これら一楽織のショールは、着物の帯あげとしても使えるんだそうです。
詳細とお問い合わせは、こちらへ 

■やっぱり今回も、ありがとう

今では捨てられてしまうことの多い、織り上げた後に残る経糸の端っこ。
それはたまたま経糸の端っこになっただけで、寒い日も暑い日も桑畑の手入れを怠らずに丹精した桑の葉を、生まれたときからずっと食べ続けたお蚕さんが結んだ繭から、糸の美しさを生かすために手間暇をいとわず丁寧に糸づくりされた糸です。

養蚕の花井雅美さん、糸づくりの中島愛さんから最終ランナーとしてバトンを受け継いだ染織作家の吉田美保子さん。

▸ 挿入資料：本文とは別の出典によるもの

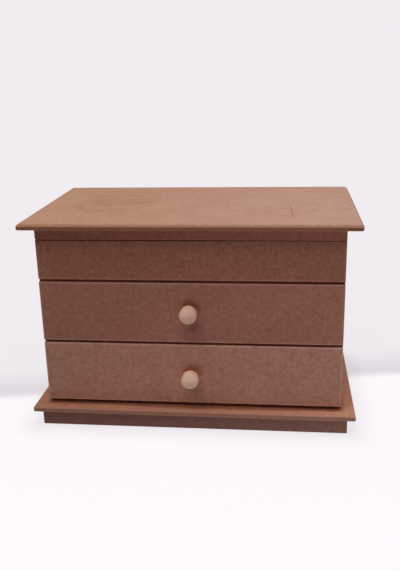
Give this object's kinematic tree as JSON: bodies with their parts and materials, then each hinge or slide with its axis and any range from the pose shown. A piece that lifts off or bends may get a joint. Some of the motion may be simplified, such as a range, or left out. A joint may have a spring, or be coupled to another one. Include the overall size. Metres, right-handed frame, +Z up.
{
  "type": "makeup box",
  "caption": "Raw fibreboard makeup box with a hinged mirror lid over a divided tray, pull-out drawers with turned knobs, and an overhanging base board on a recessed plinth.",
  "frame": {"origin": "on the surface the box stands on, under the middle of the lid and base boards", "axes": "+X to the right across the fronts, +Y towards the hinged back, +Z up; the drawers open towards -Y"},
  "size_m": [0.33, 0.2043, 0.217],
  "materials": {
    "fibreboard": "raw medium-density fibreboard, sanded, unpainted",
    "turned_wood": "pale turned hardwood, raw",
    "mirror_glass": "silvered glass",
    "hinge_brass": "brass plated",
    "screw_steel": "zinc plated"
  },
  "bodies": {
    "box_body": {"back_panel": "fibreboard", "base_board": "fibreboard", "body_hinge_nails": "hinge_brass", "body_leaf_left": "hinge_brass", "body_leaf_right": "hinge_brass", "drawer_shelf": "fibreboard", "hinge_pin_left": "hinge_brass", "hinge_pin_right": "hinge_brass", "plinth_back": "fibreboard", "plinth_front": "fibreboard", "plinth_left": "fibreboard", "plinth_right": "fibreboard", "side_left": "fibreboard", "side_right": "fibreboard", "tray_divider_left": "fibreboard", "tray_divider_long": "fibreboard", "tray_divider_right": "fibreboard", "tray_floor": "fibreboard", "tray_front": "fibreboard"},
    "lower_drawer": {"lower_drawer_bottom": "fibreboard", "lower_drawer_box_back": "fibreboard", "lower_drawer_box_front": "fibreboard", "lower_drawer_box_left": "fibreboard", "lower_drawer_box_right": "fibreboard", "lower_drawer_front": "fibreboard", "lower_drawer_knob": "turned_wood", "lower_drawer_knob_screw": "screw_steel"},
    "upper_drawer": {"upper_drawer_bottom": "fibreboard", "upper_drawer_box_back": "fibreboard", "upper_drawer_box_front": "fibreboard", "upper_drawer_box_left": "fibreboard", "upper_drawer_box_right": "fibreboard", "upper_drawer_front": "fibreboard", "upper_drawer_knob": "turned_wood", "upper_drawer_knob_screw": "screw_steel"},
    "lid": {"lid_board": "fibreboard", "lid_hinge_nails": "hinge_brass", "lid_leaf_left": "hinge_brass", "lid_leaf_right": "hinge_brass", "lid_mirror": "mirror_glass", "lid_rim_back": "fibreboard", "lid_rim_front": "fibreboard", "lid_rim_left": "fibreboard", "lid_rim_right": "fibreboard"}
  },
  "joints": [
    {"name": "lower_drawer_slide", "type": "slide", "parent": "box_body", "child": "lower_drawer", "axis": [0, -1, 0], "range_m": [0, 0.13]},
    {"name": "upper_drawer_slide", "type": "slide", "parent": "box_body", "child": "upper_drawer", "axis": [0, -1, 0], "range_m": [0, 0.13]},
    {"name": "lid_hinge", "type": "hinge", "parent": "box_body", "child": "lid", "pos_m": [0, 0.088, 0.1983], "axis": [-1, 0, 0], "range_deg": [0, 142]}
  ]
}
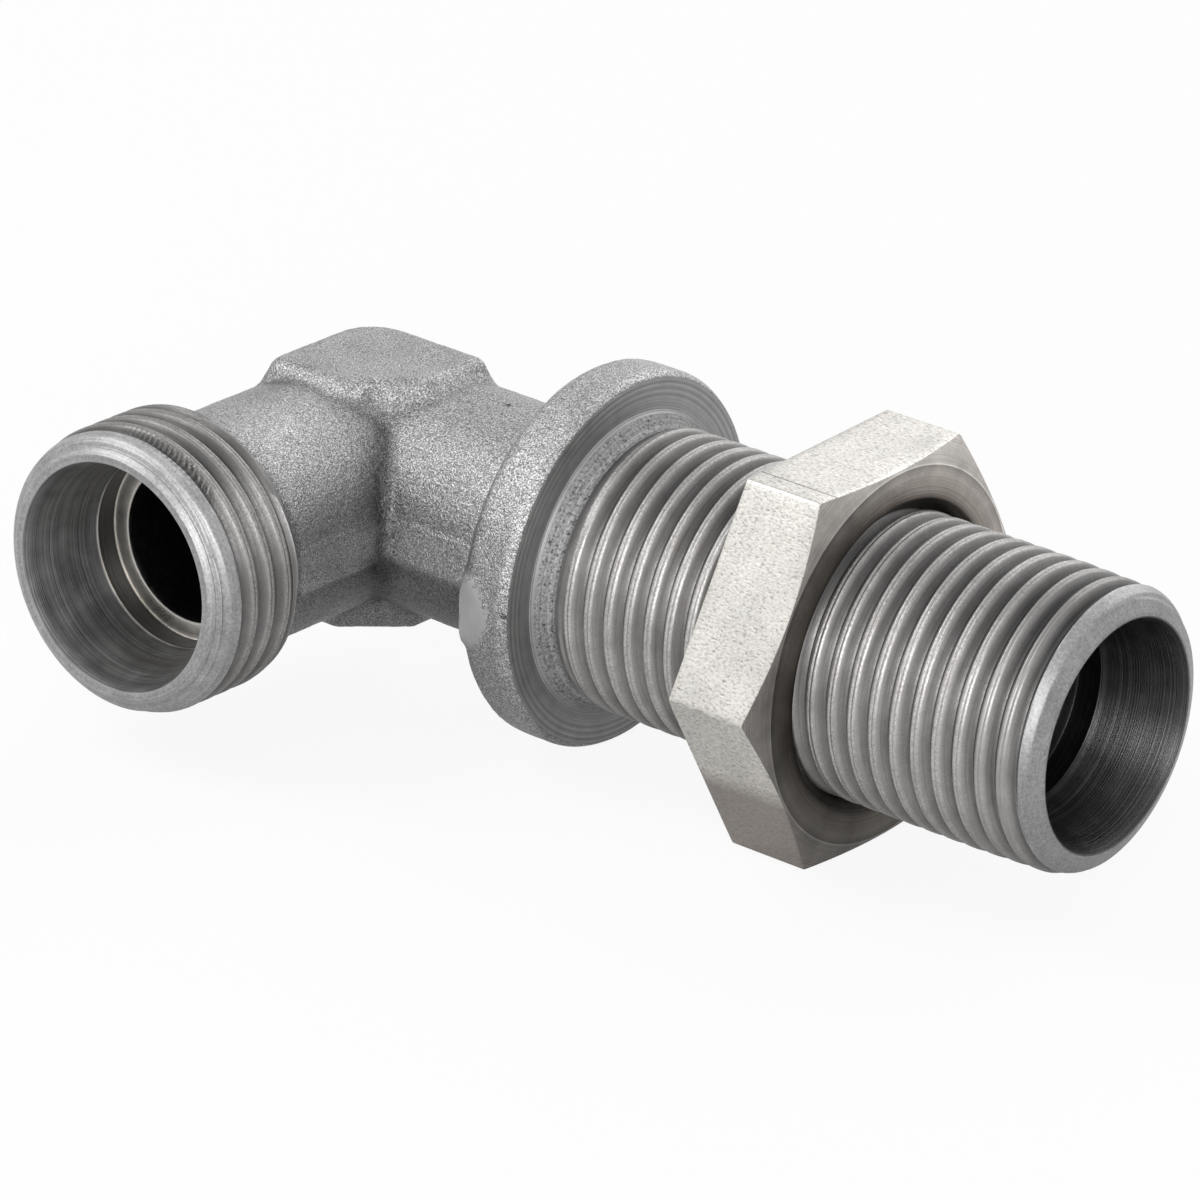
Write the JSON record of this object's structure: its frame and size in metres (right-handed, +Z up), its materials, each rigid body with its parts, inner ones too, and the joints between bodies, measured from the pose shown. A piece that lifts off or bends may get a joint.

桑畑の土壌から糸になるまで、全ての工程を把握した吉田さんが、少しの糸さえも捨てることなく創作に生かした・・・・・・。それは、本連載でずっと見続けてきた「かつては当たり前の手仕事」の精神そのものだなあって、ありがたく、尊いことと思いました。

「アリガトネ」
蚕の神様が小さな声で言ったようにも思いました。

花井さんから中島さん、吉田さんへとつながれたシルクロードのもうひとつの終着点であるショール。これに身を包めることの幸せを思い、大事にしていきたいと思います。

なんだかね、このショールに身を包まれていると、とても幸せな気持ちになるのです。どうしてかな?
この唯一無二の素敵なショールが似合うような人になれるよう、精進していきたいと思います。

また、いつか「ひょっこり」するかもしれません。